The public dissertation support of PhD candidate Herald Kllapi will take place in classroom Α56, tomorrow Wednesday, 25 February, at 8:45am.

 

Dissertation Title: Elastic dataflow processing on the cloud

Summary: Clouds have become an attractive platform for the large-scale processing of modern applications on Big Data, especially due to the concept of elasticity, which characterizes them: resources can be leased on demand and used for as much time as needed, offering the ability to create virtual infrastructures that change dynamically over time. Such applications often require processing of complex queries that are expressed in a high-level language and are typically transformed into data processing flows, or simply dataflows.

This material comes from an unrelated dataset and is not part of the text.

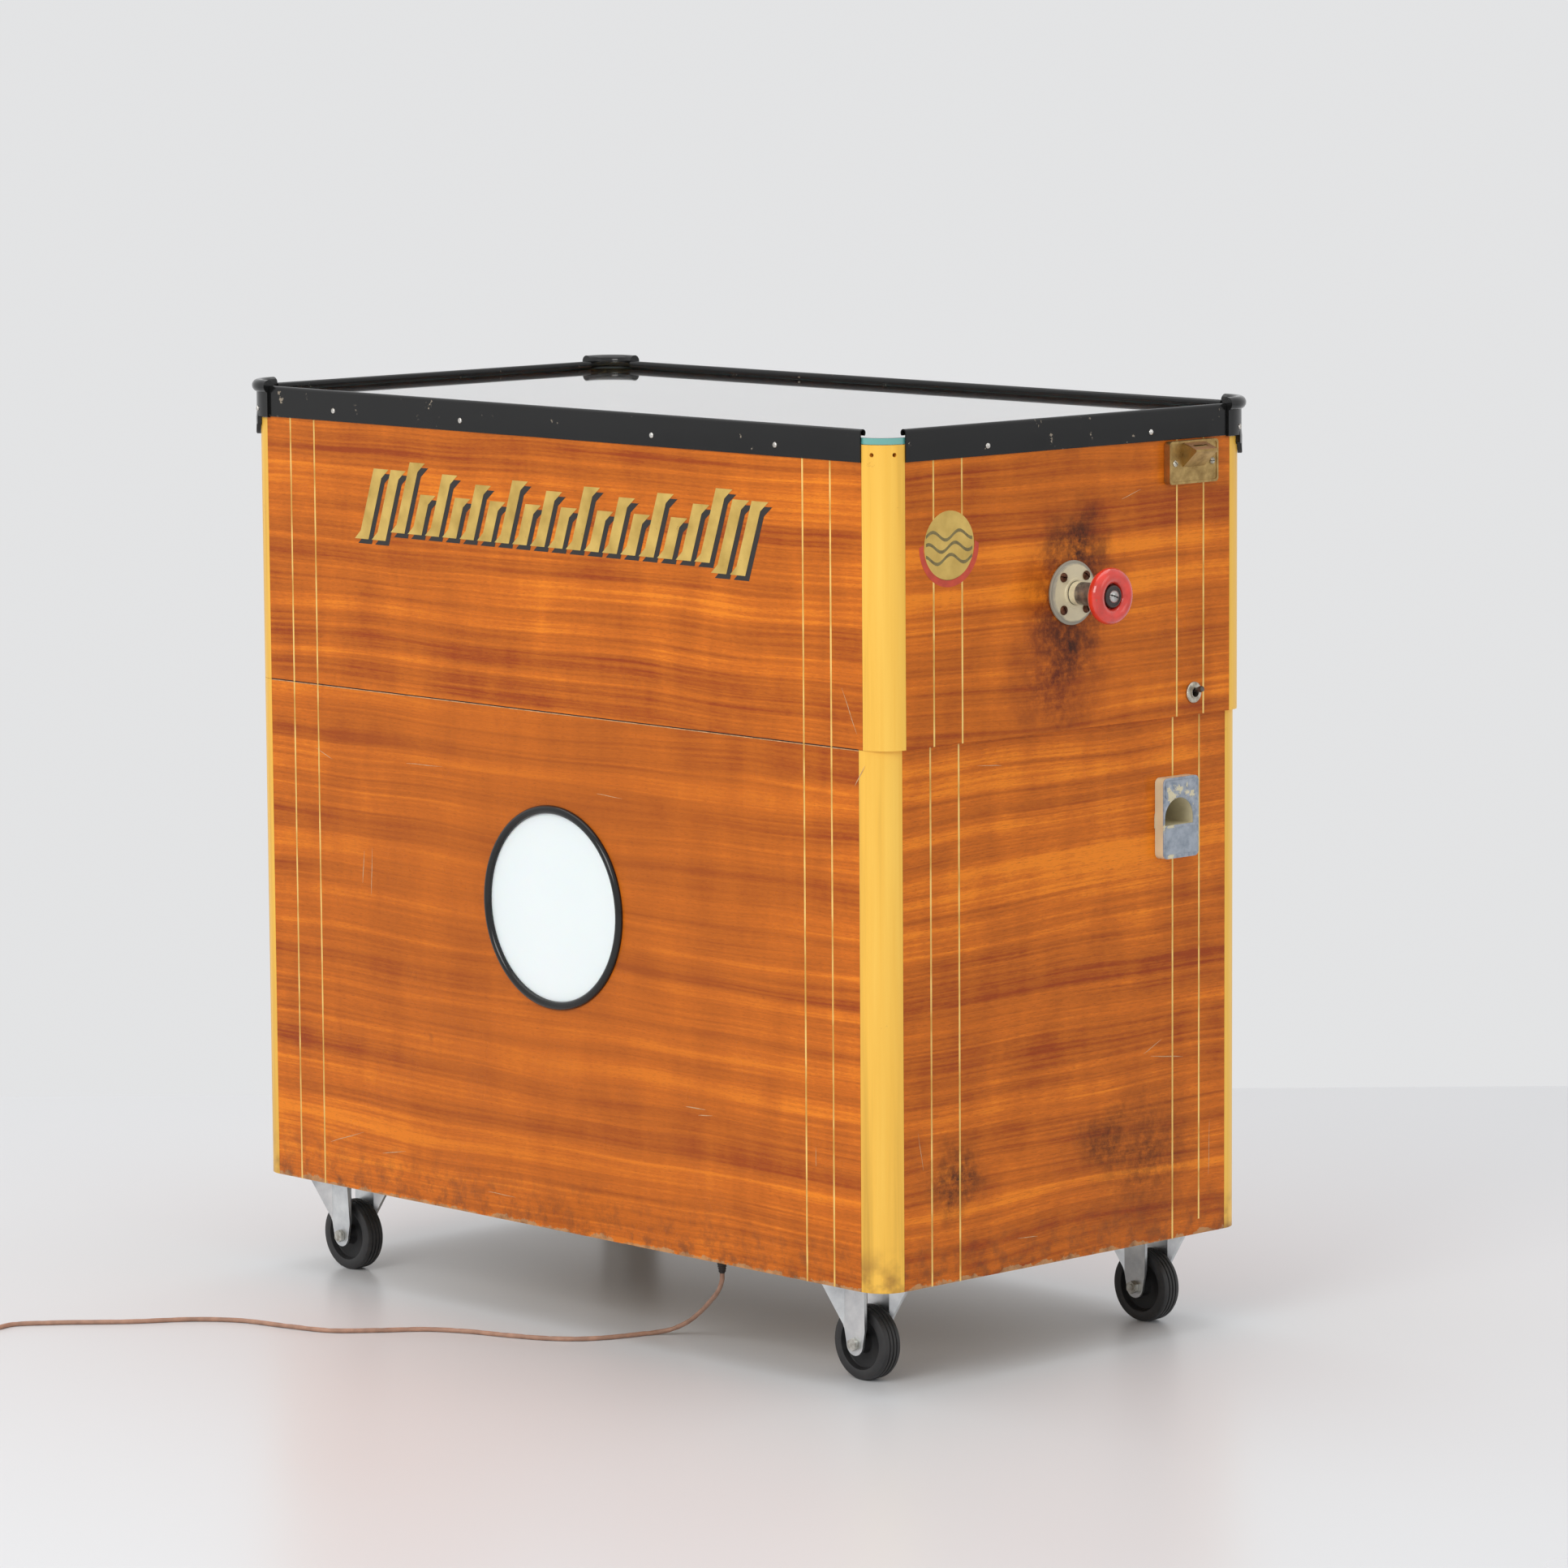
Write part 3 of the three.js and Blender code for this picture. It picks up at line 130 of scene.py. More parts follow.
class Shade:
    """One material being put together, with short calls for its nodes."""

    def __init__(self, name, roughness=0.5, metallic=0.0, colour=(0.5, 0.5, 0.5), coat=0.0, specular=0.5):
        self.material = bpy.data.materials.new(name)
        self.material.use_nodes = True
        self.tree = self.material.node_tree
        self.shader = self.tree.nodes["Principled BSDF"]
        self.set("Base Color", (*colour, 1.0))
        self.set("Roughness", roughness)
        self.set("Metallic", metallic)
        self.set("Coat Weight", coat)
        self.set("Specular IOR Level", specular)
        self.place = self.tree.nodes.new("ShaderNodeTexCoord").outputs["Object"]

    def set(self, socket, value):
        self.shader.inputs[socket].default_value = value

    def put(self, socket, output):
        self.tree.links.new(output, self.shader.inputs[socket])

    def feed(self, socket, value):
        if isinstance(value, bpy.types.NodeSocket):
            self.tree.links.new(value, socket)
        else:
            socket.default_value = value

    def math(self, operation, first, second=0.0, clamp=False):
        node = self.tree.nodes.new("ShaderNodeMath")
        node.operation = operation
        node.use_clamp = clamp
        self.feed(node.inputs[0], first)
        self.feed(node.inputs[1], second)
        return node.outputs[0]

    def times(self, first, second, clamp=False):
        return self.math("MULTIPLY", first, second, clamp)

    def plus(self, first, second, clamp=False):
        return self.math("ADD", first, second, clamp)

    def minus(self, first, second, clamp=False):
        return self.math("SUBTRACT", first, second, clamp)

    def fade(self, distance, reach):
        """1 at no distance, falling to 0 at reach."""
        return self.minus(1.0, self.math("DIVIDE", distance, reach), clamp=True)

    def split(self, vector=None):
        node = self.tree.nodes.new("ShaderNodeSeparateXYZ")
        self.tree.links.new(vector or self.place, node.inputs[0])
        return node.outputs

    def join(self, x, y, z):
        node = self.tree.nodes.new("ShaderNodeCombineXYZ")
        for socket, value in zip(node.inputs, (x, y, z)):
            self.feed(socket, value)
        return node.outputs[0]

    def stretch(self, scale, shift=(0, 0, 0), vector=None):
        node = self.tree.nodes.new("ShaderNodeMapping")
        node.inputs["Scale"].default_value = scale
        node.inputs["Location"].default_value = shift
        self.tree.links.new(vector or self.place, node.inputs["Vector"])
        return node.outputs[0]

    def noise(self, vector=None, scale=1.0, detail=3.0, roughness=0.5, distortion=0.0):
        node = self.tree.nodes.new("ShaderNodeTexNoise")
        self.tree.links.new(vector or self.place, node.inputs["Vector"])
        for name, value in (("Scale", scale), ("Detail", detail),
                            ("Roughness", roughness), ("Distortion", distortion)):
            node.inputs[name].default_value = value
        return node.outputs["Fac"]

    def ramp(self, value, *stops):
        """Grey levels or colours by value; each stop is (position, grey or colour)."""
        node = self.tree.nodes.new("ShaderNodeValToRGB")
        band = node.color_ramp
        while len(band.elements) < len(stops):
            band.elements.new(0.5)
        for element, (position, level) in zip(band.elements, stops):
            element.position = position
            element.color = (*level, 1.0) if isinstance(level, (tuple, list)) else (level, level, level, 1.0)
        self.feed(node.inputs[0], value)
        return node.outputs[0]

    def mix(self, amount, first, second, mode="MIX"):
        node = self.tree.nodes.new("ShaderNodeMix")
        node.data_type = "RGBA"
        node.blend_type = mode
        self.feed(node.inputs[0], amount)
        for socket, value in ((node.inputs[6], first), (node.inputs[7], second)):
            self.feed(socket, (*value, 1.0) if isinstance(value, tuple) else value)
        return node.outputs[2]

    def bump(self, height, strength=0.2, distance=0.0005):
        node = self.tree.nodes.new("ShaderNodeBump")
        node.inputs["Strength"].default_value = strength
        node.inputs["Distance"].default_value = distance
        self.tree.links.new(height, node.inputs["Height"])
        self.put("Normal", node.outputs[0])

    def near(self, point, reach, wobble=0.0, wobble_scale=20.0):
        """1 at the point, falling to 0 at reach; wobble makes the edge uneven."""
        node = self.tree.nodes.new("ShaderNodeVectorMath")
        node.operation = "DISTANCE"
        self.tree.links.new(self.place, node.inputs[0])
        node.inputs[1].default_value = point
        distance = node.outputs["Value"]
        if wobble:
            uneven = self.times(self.minus(self.noise(scale=wobble_scale, detail=6), 0.5), wobble)
            distance = self.plus(distance, uneven)
        return self.fade(distance, reach)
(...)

A logical question that arises is whether elasticity affects dataflow execution and in which way. It seems reasonable that the execution is faster when more resources are used, however the monetary cost is higher. This gives rise to the concept eco-elasticity, an additional kind of elasticity that comes from economics, and captures the trade-offs between the response time of the system and the amount of money we pay for it as influenced by the use of different amounts of resources.

In this thesis, we approach the elasticity of clouds in a unified way that combines both the traditional notion and eco-elasticity. This unified elasticity concept is essential for the development of auto-tuned systems in cloud environments. First, we demonstrate that eco-elasticity exists in several common tasks that appear in practice and that can be discovered using a simple, yet highly scalable and efficient algorithm. Next, we present two cases of auto-tuned algorithms that use the unified model of elasticity in order to adapt to the query

workload: 1) processing analytical queries in the form of tree execution plans in order to maximize profit and 2) automated index management taking into account compute and storage resources. Finally, we describe EXAREME, a system for elastic data processing on the cloud that has been used and extended in this work. The system offers declarative languages that are based on SQL with user-defined functions (UDFs) extended with parallelism primitives. EXAREME exploits both elasticities of clouds by dynamically allocating and de-allocating compute resources in order to adapt to the query workload.